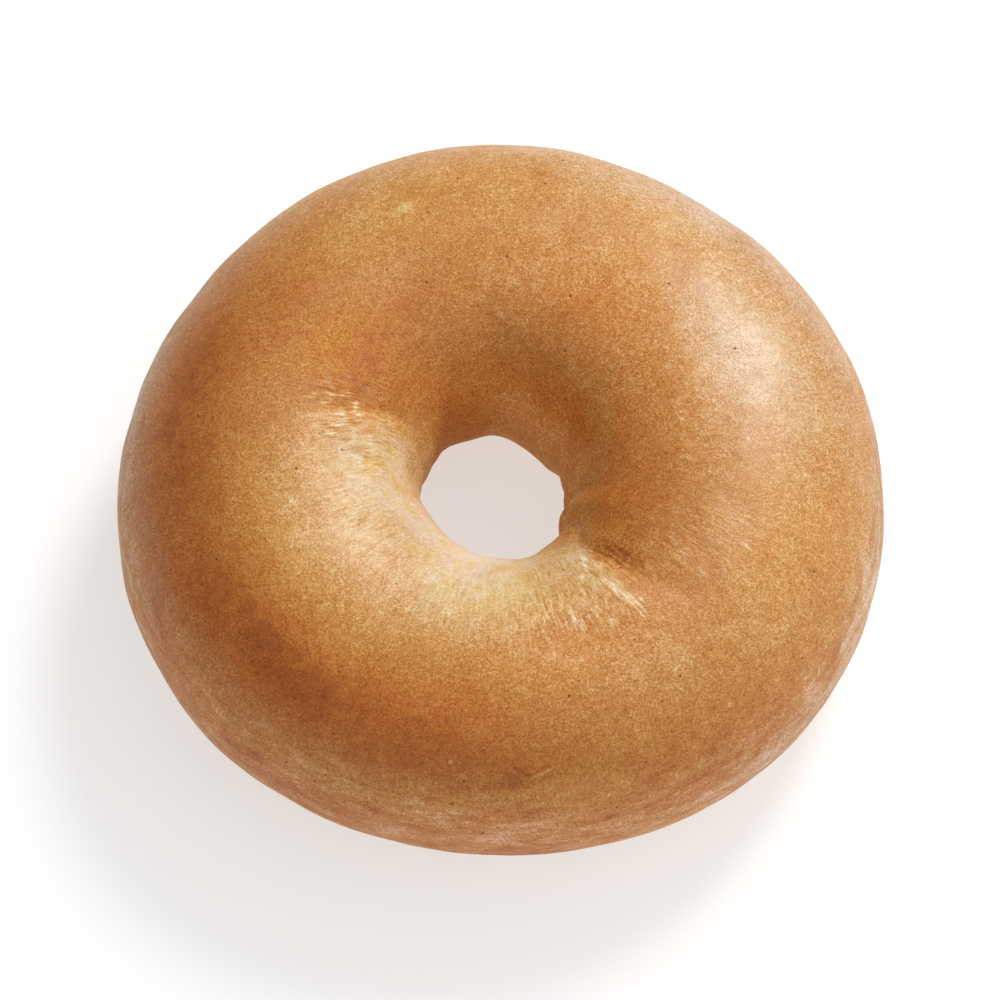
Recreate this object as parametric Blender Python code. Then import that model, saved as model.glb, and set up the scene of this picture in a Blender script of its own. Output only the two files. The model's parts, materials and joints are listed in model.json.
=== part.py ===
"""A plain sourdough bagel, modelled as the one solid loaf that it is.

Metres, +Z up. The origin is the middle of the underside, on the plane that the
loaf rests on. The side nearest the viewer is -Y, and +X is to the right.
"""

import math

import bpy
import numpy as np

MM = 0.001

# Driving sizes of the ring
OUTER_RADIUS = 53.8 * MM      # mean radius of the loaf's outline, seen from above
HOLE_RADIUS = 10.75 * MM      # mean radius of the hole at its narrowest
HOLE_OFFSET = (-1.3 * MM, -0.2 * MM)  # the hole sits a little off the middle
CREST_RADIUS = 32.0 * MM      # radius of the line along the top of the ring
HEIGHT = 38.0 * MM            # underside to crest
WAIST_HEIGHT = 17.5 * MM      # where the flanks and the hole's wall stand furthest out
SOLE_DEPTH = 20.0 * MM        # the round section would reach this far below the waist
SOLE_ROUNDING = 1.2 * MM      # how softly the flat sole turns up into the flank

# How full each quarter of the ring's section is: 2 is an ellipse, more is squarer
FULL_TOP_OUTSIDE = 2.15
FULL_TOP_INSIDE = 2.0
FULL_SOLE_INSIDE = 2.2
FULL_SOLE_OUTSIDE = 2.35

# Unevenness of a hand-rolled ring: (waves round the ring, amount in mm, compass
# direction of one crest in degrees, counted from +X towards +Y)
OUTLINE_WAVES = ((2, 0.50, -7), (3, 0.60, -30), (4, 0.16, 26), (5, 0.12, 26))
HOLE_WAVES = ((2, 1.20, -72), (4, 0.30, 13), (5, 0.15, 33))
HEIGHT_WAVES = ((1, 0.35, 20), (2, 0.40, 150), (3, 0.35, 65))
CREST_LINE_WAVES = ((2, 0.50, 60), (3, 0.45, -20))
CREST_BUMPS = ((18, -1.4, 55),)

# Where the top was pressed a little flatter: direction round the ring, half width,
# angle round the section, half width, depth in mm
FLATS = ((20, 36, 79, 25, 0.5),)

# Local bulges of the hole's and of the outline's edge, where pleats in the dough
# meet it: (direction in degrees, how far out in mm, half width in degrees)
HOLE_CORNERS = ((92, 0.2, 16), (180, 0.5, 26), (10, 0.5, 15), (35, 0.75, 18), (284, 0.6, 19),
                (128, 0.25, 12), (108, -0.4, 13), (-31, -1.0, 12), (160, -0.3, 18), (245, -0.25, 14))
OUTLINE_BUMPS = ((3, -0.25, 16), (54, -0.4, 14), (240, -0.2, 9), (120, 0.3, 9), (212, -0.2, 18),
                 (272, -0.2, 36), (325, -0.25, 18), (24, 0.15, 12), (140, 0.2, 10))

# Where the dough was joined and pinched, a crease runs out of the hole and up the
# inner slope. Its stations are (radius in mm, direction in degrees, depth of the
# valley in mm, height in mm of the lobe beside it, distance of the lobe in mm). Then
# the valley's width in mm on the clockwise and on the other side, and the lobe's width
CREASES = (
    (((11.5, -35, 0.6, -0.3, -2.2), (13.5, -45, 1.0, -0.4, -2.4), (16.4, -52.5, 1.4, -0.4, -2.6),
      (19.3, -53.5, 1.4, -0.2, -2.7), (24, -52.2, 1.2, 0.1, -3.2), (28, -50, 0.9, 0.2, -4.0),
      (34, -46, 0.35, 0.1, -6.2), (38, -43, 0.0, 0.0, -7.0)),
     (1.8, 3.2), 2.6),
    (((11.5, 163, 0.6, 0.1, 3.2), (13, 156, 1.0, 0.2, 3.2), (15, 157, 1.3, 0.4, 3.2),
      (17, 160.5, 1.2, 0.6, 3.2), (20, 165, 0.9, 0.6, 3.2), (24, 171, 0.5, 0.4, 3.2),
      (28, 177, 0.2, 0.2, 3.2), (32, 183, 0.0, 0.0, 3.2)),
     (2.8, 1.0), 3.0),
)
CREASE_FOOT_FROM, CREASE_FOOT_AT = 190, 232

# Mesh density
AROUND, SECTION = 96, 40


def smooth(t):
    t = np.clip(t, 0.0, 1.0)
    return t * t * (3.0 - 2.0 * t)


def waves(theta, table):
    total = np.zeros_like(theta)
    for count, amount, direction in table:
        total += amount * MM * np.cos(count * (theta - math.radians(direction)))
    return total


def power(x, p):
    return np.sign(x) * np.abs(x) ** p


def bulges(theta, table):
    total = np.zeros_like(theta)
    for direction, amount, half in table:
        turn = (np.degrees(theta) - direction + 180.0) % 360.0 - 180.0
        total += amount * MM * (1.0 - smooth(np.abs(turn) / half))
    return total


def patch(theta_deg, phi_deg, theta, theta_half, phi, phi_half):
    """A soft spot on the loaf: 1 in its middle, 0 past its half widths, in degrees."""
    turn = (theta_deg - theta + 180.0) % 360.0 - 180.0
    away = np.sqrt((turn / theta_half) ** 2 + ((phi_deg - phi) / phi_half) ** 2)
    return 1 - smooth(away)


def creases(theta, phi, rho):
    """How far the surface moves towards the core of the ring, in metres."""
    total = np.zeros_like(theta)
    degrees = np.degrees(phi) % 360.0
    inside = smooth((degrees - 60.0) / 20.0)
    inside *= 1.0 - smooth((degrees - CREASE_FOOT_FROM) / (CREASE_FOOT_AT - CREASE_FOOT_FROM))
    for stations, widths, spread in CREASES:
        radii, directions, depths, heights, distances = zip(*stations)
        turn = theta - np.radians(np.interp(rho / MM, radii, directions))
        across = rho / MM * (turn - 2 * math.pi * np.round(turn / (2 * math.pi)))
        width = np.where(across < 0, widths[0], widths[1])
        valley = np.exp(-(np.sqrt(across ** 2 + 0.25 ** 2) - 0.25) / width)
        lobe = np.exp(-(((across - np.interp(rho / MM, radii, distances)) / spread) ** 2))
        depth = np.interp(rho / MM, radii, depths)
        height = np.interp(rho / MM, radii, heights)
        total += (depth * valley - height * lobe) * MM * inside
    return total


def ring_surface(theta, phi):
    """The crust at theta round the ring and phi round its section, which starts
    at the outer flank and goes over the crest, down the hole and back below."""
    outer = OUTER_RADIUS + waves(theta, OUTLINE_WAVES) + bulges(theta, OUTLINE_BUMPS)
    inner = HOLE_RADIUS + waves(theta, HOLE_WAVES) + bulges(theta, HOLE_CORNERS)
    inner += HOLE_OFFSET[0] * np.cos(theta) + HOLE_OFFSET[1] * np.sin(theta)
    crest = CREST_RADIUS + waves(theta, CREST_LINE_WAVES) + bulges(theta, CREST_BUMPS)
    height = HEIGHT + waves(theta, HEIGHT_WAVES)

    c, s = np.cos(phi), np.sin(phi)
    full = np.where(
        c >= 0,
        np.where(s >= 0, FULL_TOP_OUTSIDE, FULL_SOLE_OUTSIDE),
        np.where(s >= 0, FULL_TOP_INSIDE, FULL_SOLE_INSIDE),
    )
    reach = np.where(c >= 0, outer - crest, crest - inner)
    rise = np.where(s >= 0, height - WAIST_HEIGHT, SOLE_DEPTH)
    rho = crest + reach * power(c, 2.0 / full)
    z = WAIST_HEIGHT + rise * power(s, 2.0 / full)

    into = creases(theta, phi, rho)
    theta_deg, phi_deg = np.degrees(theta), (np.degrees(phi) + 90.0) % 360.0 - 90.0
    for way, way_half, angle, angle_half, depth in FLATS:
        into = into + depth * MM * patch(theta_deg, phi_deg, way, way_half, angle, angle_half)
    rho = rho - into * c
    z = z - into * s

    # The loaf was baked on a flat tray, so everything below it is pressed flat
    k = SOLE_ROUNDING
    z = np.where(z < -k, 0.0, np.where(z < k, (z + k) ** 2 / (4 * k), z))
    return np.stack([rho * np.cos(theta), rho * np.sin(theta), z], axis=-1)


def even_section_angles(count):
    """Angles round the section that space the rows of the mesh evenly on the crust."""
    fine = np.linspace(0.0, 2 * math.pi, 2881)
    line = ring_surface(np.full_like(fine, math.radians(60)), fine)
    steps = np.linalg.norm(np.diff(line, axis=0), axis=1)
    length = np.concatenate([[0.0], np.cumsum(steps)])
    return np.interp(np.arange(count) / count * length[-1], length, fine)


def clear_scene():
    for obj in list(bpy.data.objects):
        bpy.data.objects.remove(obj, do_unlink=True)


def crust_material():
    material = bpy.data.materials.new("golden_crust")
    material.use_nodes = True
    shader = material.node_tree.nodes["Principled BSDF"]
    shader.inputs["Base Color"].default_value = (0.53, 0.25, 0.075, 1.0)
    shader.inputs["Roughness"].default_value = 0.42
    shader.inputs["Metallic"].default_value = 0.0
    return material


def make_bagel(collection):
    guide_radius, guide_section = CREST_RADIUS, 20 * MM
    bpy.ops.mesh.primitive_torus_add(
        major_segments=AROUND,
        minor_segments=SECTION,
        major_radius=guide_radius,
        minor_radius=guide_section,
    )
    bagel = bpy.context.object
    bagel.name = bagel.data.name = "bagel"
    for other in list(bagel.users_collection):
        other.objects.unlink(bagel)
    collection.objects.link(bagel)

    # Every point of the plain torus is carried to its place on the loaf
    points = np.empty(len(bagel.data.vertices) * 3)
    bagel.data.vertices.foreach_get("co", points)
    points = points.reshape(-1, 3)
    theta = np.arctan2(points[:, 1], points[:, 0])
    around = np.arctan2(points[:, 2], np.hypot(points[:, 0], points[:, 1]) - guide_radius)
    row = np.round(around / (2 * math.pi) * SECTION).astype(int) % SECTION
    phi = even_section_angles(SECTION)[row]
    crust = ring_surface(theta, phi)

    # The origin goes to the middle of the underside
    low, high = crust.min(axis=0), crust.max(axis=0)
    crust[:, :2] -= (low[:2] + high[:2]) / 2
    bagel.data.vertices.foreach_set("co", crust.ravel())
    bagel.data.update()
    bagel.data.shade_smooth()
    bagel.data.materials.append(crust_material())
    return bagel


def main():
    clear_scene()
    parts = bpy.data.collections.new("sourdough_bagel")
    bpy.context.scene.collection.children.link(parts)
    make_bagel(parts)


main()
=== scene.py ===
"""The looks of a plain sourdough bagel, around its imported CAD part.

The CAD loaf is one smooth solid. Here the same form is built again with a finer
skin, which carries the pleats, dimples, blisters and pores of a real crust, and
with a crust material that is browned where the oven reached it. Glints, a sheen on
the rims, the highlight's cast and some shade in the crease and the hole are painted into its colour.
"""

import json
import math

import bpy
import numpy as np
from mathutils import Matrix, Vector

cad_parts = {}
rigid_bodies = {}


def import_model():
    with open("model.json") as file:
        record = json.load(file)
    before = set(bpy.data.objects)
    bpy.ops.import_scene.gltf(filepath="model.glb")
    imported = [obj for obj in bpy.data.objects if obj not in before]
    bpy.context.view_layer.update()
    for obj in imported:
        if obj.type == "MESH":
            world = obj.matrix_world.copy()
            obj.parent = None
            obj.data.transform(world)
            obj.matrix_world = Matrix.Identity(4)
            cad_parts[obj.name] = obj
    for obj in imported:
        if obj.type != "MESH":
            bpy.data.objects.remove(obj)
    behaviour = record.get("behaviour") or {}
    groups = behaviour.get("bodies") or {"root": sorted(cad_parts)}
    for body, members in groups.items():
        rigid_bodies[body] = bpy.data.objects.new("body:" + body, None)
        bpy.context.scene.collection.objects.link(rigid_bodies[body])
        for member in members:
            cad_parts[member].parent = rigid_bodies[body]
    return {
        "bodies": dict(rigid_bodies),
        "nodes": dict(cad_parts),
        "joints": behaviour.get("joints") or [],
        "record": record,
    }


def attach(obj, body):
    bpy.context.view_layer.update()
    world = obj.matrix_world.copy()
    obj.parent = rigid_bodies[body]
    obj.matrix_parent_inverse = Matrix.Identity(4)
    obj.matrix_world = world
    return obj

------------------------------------

What is asked
Taking the material above, extract exactly and only the lines from the line with "# Every point" to the line with "obj.data.transform(world)", inclusive of both.

Response
    # Every point of the plain torus is carried to its place on the loaf
    points = np.empty(len(bagel.data.vertices) * 3)
    bagel.data.vertices.foreach_get("co", points)
    points = points.reshape(-1, 3)
    theta = np.arctan2(points[:, 1], points[:, 0])
    around = np.arctan2(points[:, 2], np.hypot(points[:, 0], points[:, 1]) - guide_radius)
    row = np.round(around / (2 * math.pi) * SECTION).astype(int) % SECTION
    phi = even_section_angles(SECTION)[row]
    crust = ring_surface(theta, phi)

    # The origin goes to the middle of the underside
    low, high = crust.min(axis=0), crust.max(axis=0)
    crust[:, :2] -= (low[:2] + high[:2]) / 2
    bagel.data.vertices.foreach_set("co", crust.ravel())
    bagel.data.update()
    bagel.data.shade_smooth()
    bagel.data.materials.append(crust_material())
    return bagel


def main():
    clear_scene()
    parts = bpy.data.collections.new("sourdough_bagel")
    bpy.context.scene.collection.children.link(parts)
    make_bagel(parts)


main()
=== scene.py ===
"""The looks of a plain sourdough bagel, around its imported CAD part.

The CAD loaf is one smooth solid. Here the same form is built again with a finer
skin, which carries the pleats, dimples, blisters and pores of a real crust, and
with a crust material that is browned where the oven reached it. Glints, a sheen on
the rims, the highlight's cast and some shade in the crease and the hole are painted into its colour.
"""

import json
import math

import bpy
import numpy as np
from mathutils import Matrix, Vector

cad_parts = {}
rigid_bodies = {}


def import_model():
    with open("model.json") as file:
        record = json.load(file)
    before = set(bpy.data.objects)
    bpy.ops.import_scene.gltf(filepath="model.glb")
    imported = [obj for obj in bpy.data.objects if obj not in before]
    bpy.context.view_layer.update()
    for obj in imported:
        if obj.type == "MESH":
            world = obj.matrix_world.copy()
            obj.parent = None
            obj.data.transform(world)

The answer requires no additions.